WHAT YOU ARE ASKED TO DO: Going from the top of the data below, give again each line through the one containing "self.tree = tree", both ends kept.

SUPPLIED INFORMATION:
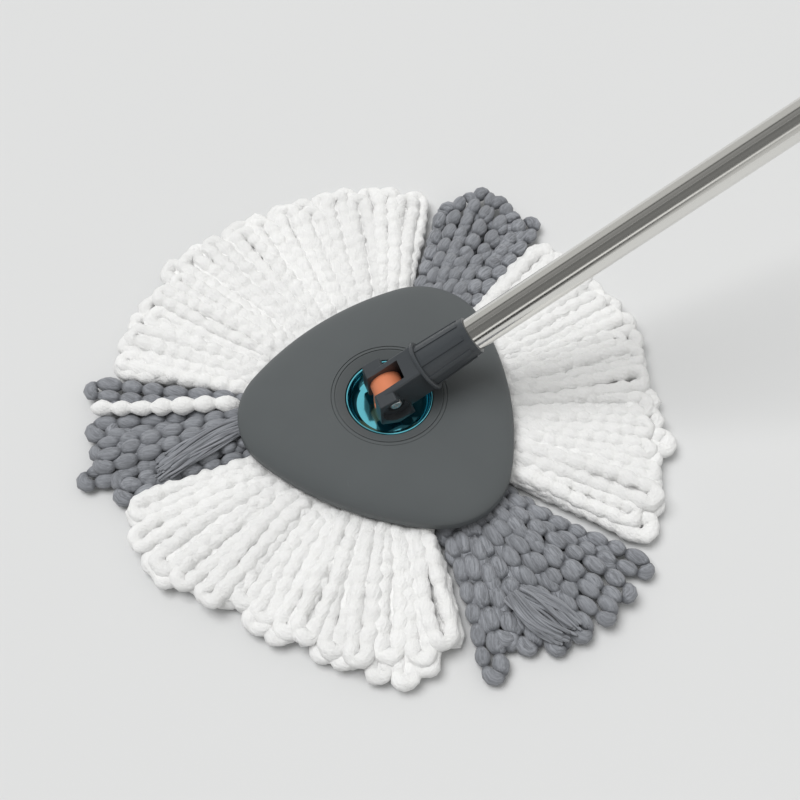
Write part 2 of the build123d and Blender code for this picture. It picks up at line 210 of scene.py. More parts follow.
class Nodes:
    """A node tree that values are worked out in."""

    def __init__(self, tree):
        self.tree = tree

    def node(self, kind, settings=None, inputs=None, output=0):
        """Adds a node, sets it up, fills or links its inputs and returns one output."""
        made = self.tree.nodes.new(kind)
        for key, value in (settings or {}).items():
            setattr(made, key, value)
        for key, value in (inputs or {}).items():
            if isinstance(value, Value):
                self.tree.links.new(value.socket, made.inputs[key])
            else:
                made.inputs[key].default_value = value
        return Value(self, made.outputs[output])

    def scaled(self, vector, factors):
        """A vector multiplied part by part."""
        return self.node("ShaderNodeVectorMath", {"operation": "MULTIPLY"}, {0: vector, 1: factors})

    def dot(self, vector, direction):
        """How far a vector points along a direction."""
        return self.node("ShaderNodeVectorMath", {"operation": "DOT_PRODUCT"}, {0: vector, 1: direction}, 1)

    def noise(self, vector, scale, detail=2.0, roughness=0.5):
        """Noise from 0 to 1."""
        return self.node("ShaderNodeTexNoise", None, {
            "Vector": vector, "Scale": scale, "Detail": detail, "Roughness": roughness})

    def between(self, value, low, high):
        """A value remapped from low..high to 0..1, smoothly and clamped."""
        return self.node("ShaderNodeMapRange", {"interpolation_type": "SMOOTHSTEP"}, {
            "Value": value, "From Min": low, "From Max": high})

    def mix(self, factor, first, second):
        """A mix of two colours."""
        return self.node("ShaderNodeMix", {"data_type": "RGBA"}, {0: factor, 6: first, 7: second}, 2)


class Finish(Nodes):
    """A material under construction, with a Principled shader."""

    def __init__(self, name, **constants):
        self.material = bpy.data.materials.new(name)
        self.material.use_nodes = True
        super().__init__(self.material.node_tree)
        self.shader = self.tree.nodes["Principled BSDF"]
        for key, value in constants.items():
            self.shader.inputs[socket_name(key)].default_value = value

    def place(self):
        """Object coordinates."""
        return self.node("ShaderNodeTexCoord", output="Object")

    def attribute(self, name, output):
        """A mesh attribute: output Fac for a number, Vector for a vector."""
        return self.node("ShaderNodeAttribute", {"attribute_name": name}, output=output)

    def bump(self, height, strength, distance):
        """A bumped normal."""
        return self.node("ShaderNodeBump", None, {
            "Height": height, "Strength": strength, "Distance": distance})

    def feed(self, **links):
        """Links values to the shader's sockets and returns the material."""
        for key, value in links.items():
            self.tree.links.new(value.socket, self.shader.inputs[socket_name(key)])
        return self.material


def rgba(colour, gain=1.0):
    """A colour with a gain, as four numbers."""
    return tuple(min(1.0, part * gain) for part in colour) + (1.0,)


# ---- finishes --------------------------------------------------------------------------------------------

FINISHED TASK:
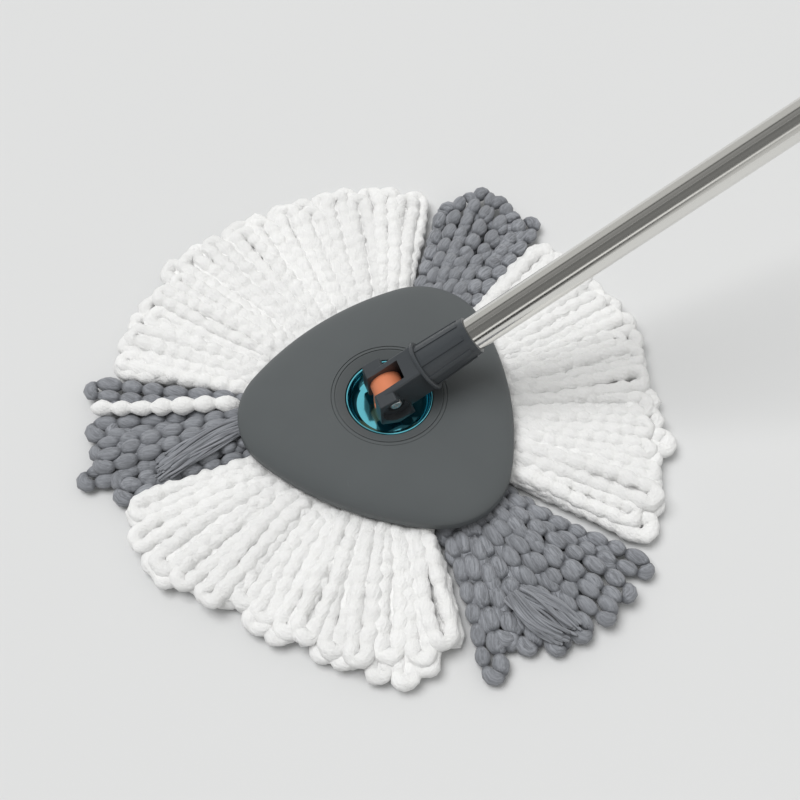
Write part 2 of the build123d and Blender code for this picture. It picks up at line 210 of scene.py. More parts follow.
class Nodes:
    """A node tree that values are worked out in."""

    def __init__(self, tree):
        self.tree = tree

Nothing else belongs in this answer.